### Goal of the exercise
Your answer should consist solely of the lines from the one with "for thing in" through the one with "points = [vertex.co", copied exactly, endpoints included.

### Supplied entries
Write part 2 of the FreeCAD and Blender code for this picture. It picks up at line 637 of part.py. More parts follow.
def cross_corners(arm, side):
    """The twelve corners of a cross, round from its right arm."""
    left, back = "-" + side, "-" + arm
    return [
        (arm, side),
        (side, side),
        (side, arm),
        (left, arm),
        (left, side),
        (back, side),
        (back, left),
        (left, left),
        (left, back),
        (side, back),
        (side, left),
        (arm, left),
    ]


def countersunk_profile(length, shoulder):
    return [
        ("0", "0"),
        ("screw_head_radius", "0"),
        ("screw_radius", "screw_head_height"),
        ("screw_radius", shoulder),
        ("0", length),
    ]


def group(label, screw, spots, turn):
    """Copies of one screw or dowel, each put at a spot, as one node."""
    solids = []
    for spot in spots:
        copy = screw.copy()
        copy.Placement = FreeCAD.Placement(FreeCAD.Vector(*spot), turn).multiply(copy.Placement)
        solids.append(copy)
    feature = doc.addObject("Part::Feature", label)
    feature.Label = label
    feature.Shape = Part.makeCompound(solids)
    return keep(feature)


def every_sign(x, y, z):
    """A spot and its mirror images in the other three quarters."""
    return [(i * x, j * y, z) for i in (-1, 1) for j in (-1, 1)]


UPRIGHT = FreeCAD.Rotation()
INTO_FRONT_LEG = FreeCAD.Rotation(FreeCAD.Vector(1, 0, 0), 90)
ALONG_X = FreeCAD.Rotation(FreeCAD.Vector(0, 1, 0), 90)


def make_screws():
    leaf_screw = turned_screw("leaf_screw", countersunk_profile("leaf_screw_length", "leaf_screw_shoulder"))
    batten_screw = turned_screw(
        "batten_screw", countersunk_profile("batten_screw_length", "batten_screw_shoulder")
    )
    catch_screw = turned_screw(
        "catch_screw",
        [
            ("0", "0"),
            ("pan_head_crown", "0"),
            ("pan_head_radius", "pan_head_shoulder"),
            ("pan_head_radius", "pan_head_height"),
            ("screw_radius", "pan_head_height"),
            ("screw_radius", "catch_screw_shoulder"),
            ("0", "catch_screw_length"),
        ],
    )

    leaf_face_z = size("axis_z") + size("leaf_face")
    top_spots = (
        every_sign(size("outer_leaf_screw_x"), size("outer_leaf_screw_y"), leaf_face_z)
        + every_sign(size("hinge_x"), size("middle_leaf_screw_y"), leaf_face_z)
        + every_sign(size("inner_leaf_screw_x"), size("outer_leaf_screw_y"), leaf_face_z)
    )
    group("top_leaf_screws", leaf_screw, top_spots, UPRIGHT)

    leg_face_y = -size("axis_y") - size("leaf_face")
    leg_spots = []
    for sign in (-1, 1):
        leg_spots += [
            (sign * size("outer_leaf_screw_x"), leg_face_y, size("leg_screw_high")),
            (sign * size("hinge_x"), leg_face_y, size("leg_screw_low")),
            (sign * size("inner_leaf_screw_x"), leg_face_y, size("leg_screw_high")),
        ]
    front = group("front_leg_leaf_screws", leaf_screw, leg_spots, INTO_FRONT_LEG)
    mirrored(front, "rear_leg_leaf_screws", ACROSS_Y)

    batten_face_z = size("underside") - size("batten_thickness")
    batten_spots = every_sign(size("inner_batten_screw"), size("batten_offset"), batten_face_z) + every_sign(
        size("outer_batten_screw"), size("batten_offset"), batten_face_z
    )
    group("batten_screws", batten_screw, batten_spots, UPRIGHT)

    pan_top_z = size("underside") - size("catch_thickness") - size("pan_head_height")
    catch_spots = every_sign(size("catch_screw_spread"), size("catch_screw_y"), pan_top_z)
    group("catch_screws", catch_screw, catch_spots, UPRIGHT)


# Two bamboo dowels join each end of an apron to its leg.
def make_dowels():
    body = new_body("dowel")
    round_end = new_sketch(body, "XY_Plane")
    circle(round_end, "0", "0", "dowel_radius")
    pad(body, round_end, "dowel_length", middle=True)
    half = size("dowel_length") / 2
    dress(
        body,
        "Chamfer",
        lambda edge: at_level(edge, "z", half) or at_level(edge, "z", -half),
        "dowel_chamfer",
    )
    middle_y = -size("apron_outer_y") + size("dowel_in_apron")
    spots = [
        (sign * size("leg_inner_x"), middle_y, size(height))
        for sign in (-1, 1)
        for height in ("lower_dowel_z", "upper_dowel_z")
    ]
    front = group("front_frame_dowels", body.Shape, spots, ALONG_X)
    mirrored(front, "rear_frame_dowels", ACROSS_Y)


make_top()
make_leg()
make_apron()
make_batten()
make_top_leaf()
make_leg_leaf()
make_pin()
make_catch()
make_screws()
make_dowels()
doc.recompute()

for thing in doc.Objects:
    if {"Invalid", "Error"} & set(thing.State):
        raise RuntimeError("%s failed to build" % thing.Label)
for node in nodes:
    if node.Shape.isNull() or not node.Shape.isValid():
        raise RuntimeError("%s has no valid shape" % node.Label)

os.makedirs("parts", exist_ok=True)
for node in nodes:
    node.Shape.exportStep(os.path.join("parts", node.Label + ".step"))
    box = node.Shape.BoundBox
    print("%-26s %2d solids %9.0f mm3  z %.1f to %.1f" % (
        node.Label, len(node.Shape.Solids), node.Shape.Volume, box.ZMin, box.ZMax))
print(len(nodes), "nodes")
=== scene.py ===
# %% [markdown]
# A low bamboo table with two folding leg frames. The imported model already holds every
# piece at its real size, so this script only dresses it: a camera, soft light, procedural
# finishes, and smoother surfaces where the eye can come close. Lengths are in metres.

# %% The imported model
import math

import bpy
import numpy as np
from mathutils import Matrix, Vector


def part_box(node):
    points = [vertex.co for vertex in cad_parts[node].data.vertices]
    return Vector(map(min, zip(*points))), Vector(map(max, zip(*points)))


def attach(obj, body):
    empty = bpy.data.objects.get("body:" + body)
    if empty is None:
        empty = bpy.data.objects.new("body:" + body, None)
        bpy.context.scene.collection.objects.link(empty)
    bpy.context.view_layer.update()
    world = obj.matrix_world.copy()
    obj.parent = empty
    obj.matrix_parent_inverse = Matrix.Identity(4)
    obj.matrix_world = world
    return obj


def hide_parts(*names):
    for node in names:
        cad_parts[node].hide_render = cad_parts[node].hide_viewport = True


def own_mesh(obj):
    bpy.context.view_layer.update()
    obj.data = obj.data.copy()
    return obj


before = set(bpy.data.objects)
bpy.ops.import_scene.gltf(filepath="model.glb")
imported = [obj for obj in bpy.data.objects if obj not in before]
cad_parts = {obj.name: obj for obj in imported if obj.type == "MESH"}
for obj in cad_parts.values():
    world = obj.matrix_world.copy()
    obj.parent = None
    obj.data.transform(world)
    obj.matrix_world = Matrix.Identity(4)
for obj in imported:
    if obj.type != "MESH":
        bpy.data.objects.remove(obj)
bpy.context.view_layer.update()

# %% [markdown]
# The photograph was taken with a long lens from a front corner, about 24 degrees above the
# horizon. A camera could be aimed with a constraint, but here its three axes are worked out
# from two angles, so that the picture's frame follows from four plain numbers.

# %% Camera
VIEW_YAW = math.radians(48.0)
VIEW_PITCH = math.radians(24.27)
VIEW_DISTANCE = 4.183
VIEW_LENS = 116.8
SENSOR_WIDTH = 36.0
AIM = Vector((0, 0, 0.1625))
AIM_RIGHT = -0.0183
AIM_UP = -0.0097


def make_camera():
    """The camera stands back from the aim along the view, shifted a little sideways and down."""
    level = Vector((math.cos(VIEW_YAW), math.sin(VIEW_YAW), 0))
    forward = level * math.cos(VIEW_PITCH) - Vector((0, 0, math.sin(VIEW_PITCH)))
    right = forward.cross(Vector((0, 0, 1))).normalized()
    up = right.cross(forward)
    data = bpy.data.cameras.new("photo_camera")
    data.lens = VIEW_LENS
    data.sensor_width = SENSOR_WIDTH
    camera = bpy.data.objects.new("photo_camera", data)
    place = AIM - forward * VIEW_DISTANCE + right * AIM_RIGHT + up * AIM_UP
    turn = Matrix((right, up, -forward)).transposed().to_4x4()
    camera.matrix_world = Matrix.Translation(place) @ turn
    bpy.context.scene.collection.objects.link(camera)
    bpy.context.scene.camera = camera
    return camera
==
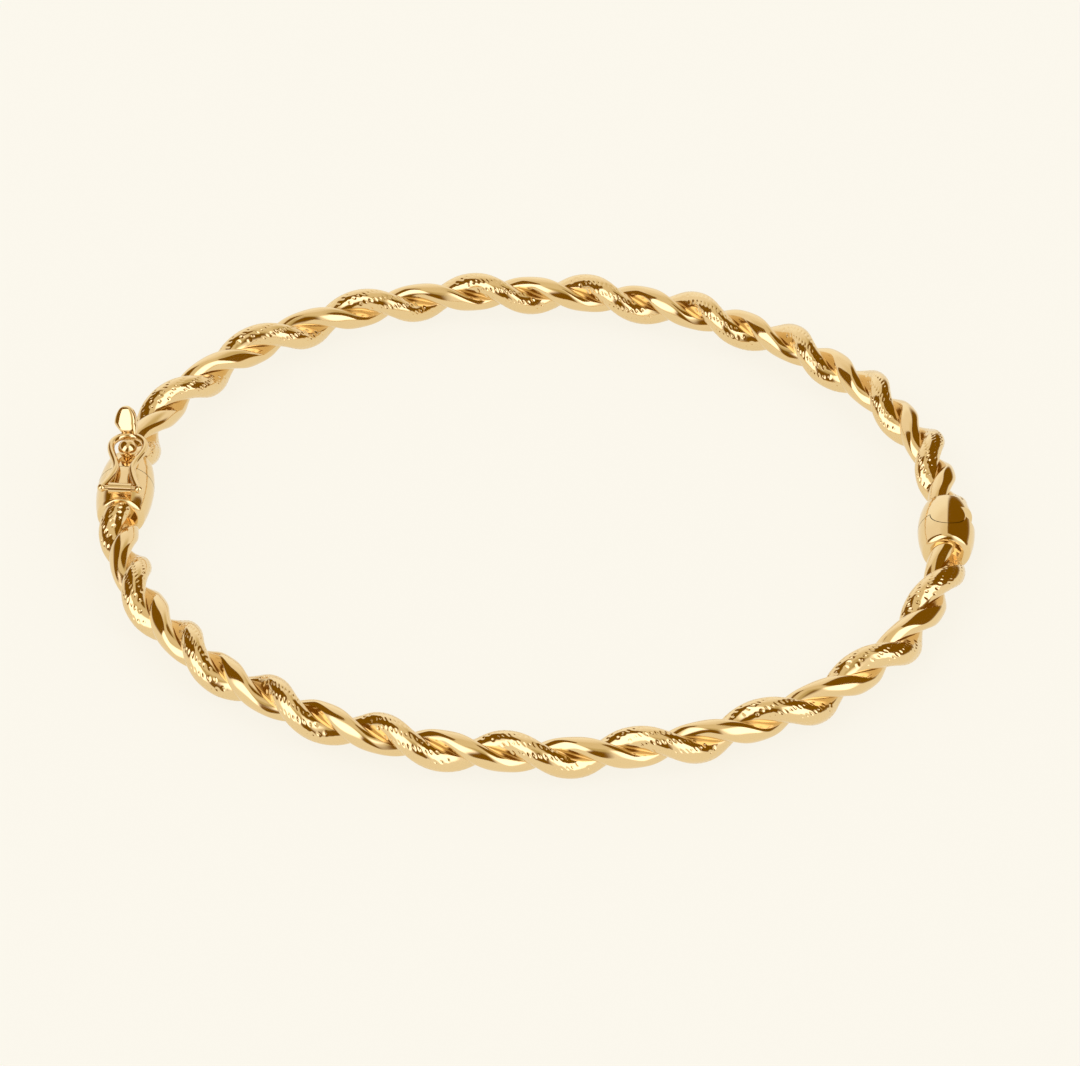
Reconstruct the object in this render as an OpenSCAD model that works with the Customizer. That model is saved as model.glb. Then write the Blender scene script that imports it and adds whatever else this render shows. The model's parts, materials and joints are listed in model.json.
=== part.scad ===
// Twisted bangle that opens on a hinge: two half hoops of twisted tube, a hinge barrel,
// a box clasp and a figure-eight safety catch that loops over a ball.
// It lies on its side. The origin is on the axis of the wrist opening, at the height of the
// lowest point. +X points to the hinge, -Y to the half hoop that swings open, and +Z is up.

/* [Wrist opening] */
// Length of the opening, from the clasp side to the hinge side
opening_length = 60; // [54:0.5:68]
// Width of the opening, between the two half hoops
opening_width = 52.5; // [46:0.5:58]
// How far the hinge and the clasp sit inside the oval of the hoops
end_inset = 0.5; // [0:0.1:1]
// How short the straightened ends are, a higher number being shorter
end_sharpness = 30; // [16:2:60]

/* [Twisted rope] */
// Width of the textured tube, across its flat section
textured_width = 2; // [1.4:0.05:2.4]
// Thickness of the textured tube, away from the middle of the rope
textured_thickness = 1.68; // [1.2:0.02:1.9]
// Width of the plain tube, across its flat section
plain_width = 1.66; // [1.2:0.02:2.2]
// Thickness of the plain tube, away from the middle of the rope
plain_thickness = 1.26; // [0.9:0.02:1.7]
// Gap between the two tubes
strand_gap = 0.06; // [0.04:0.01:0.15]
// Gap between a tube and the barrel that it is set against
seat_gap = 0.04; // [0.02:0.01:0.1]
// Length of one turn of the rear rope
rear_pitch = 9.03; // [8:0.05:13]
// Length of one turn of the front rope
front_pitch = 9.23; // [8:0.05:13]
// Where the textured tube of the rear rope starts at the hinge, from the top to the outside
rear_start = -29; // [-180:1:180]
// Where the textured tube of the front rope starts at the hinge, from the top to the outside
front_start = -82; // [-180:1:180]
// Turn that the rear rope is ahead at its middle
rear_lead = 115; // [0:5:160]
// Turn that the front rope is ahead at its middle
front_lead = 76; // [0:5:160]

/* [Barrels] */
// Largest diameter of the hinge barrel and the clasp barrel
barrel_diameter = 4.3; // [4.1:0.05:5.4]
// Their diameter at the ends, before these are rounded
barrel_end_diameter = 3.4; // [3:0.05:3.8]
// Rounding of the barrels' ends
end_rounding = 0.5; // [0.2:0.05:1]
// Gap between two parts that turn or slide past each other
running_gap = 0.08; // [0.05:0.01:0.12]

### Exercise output
for thing in doc.Objects:
    if {"Invalid", "Error"} & set(thing.State):
        raise RuntimeError("%s failed to build" % thing.Label)
for node in nodes:
    if node.Shape.isNull() or not node.Shape.isValid():
        raise RuntimeError("%s has no valid shape" % node.Label)

os.makedirs("parts", exist_ok=True)
for node in nodes:
    node.Shape.exportStep(os.path.join("parts", node.Label + ".step"))
    box = node.Shape.BoundBox
    print("%-26s %2d solids %9.0f mm3  z %.1f to %.1f" % (
        node.Label, len(node.Shape.Solids), node.Shape.Volume, box.ZMin, box.ZMax))
print(len(nodes), "nodes")
=== scene.py ===
# %% [markdown]
# A low bamboo table with two folding leg frames. The imported model already holds every
# piece at its real size, so this script only dresses it: a camera, soft light, procedural
# finishes, and smoother surfaces where the eye can come close. Lengths are in metres.

# %% The imported model
import math

import bpy
import numpy as np
from mathutils import Matrix, Vector


def part_box(node):
    points = [vertex.co for vertex in cad_parts[node].data.vertices]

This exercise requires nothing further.